NFT staking is similar to crypto staking. You would again lock up (or “stake”) your NFT in return for rewards, typically in cryptocurrency. It’s like lending your NFT to a platform, and while it’s there, you earn passive income.
Like renting property, cars, or movies, you can rent your NFT out to others for a fee. This often happens in metaverses (digital worlds) like Decentraland, where digital land and properties are the NFTs.
NFT farming is earning new NFTs as rewards for participating in a platform or game. It’s similar to a loyalty program where you get rewarded the more you participate. These earned NFTs can be pretty valuable and sold for a profit.
Risks of Making Passive Income with Crypto and NFTs
As with all investments, earning passive income with crypto or NFTs comes with risks. Below are the factors to consider before investing.

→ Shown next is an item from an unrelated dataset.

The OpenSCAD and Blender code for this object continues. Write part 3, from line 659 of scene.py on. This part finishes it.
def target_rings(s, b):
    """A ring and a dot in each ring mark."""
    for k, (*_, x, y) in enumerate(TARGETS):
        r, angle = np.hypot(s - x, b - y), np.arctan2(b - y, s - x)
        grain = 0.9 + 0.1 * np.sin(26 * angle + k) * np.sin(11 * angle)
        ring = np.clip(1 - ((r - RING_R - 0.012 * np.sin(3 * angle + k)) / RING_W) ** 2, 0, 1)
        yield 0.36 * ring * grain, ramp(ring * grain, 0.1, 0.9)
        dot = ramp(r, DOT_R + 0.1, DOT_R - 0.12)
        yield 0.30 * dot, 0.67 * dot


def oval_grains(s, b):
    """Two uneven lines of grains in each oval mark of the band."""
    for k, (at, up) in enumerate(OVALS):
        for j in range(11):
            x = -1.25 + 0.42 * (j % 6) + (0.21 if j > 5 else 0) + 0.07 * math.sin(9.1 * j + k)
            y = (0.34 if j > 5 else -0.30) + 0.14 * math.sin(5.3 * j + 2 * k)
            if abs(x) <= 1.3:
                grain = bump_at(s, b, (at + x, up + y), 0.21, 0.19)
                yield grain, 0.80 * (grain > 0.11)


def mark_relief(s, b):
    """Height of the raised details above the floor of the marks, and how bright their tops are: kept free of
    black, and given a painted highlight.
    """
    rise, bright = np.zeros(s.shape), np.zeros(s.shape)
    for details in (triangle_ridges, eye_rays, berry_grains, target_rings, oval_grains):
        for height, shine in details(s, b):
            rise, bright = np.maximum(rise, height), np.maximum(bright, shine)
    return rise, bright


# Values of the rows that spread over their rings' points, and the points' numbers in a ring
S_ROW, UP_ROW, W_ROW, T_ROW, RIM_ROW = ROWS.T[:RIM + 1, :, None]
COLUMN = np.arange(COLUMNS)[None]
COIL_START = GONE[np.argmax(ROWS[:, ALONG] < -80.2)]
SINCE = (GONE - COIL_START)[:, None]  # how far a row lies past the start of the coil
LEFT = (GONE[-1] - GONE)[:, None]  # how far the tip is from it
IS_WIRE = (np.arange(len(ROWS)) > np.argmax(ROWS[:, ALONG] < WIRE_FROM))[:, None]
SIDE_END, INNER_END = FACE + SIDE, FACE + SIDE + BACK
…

It’s no secret that the value of these digital assets fluctuates greatly and unpredictably, even more so than traditional index funds and currencies. You could be making money one day and the next day the value could plummet in worst-case scenarios. This is definitely something to keep in mind.
Just like fake designer items, there can be fake NFTs too. Someone might sell an NFT they claim is original or unique, but it could be a copy. You could fall into the scam by not doing your due diligence or being careful enough. Buying counterfeit NFTs means you might not be able to sell them at a profit.
Lack of Regulation
No clear regulations mean no protection if something goes awry. You could lose your investment if you stumble into a trap or are scammed with little to no recourse. The lack of regulation is because these markets are still pretty new and the world is figuring out how to manage them.
Like with traditional currencies and stocks, you can also earn passive income from NFTs and crypto. Earning money in your sleep sounds pretty awesome, but it does come with risks. The value of these digital assets is volatile and there aren’t a lot of rules in place to protect you. Our suggestion is to familiarize yourself with the digital economy and only risk what you’re comfortable with.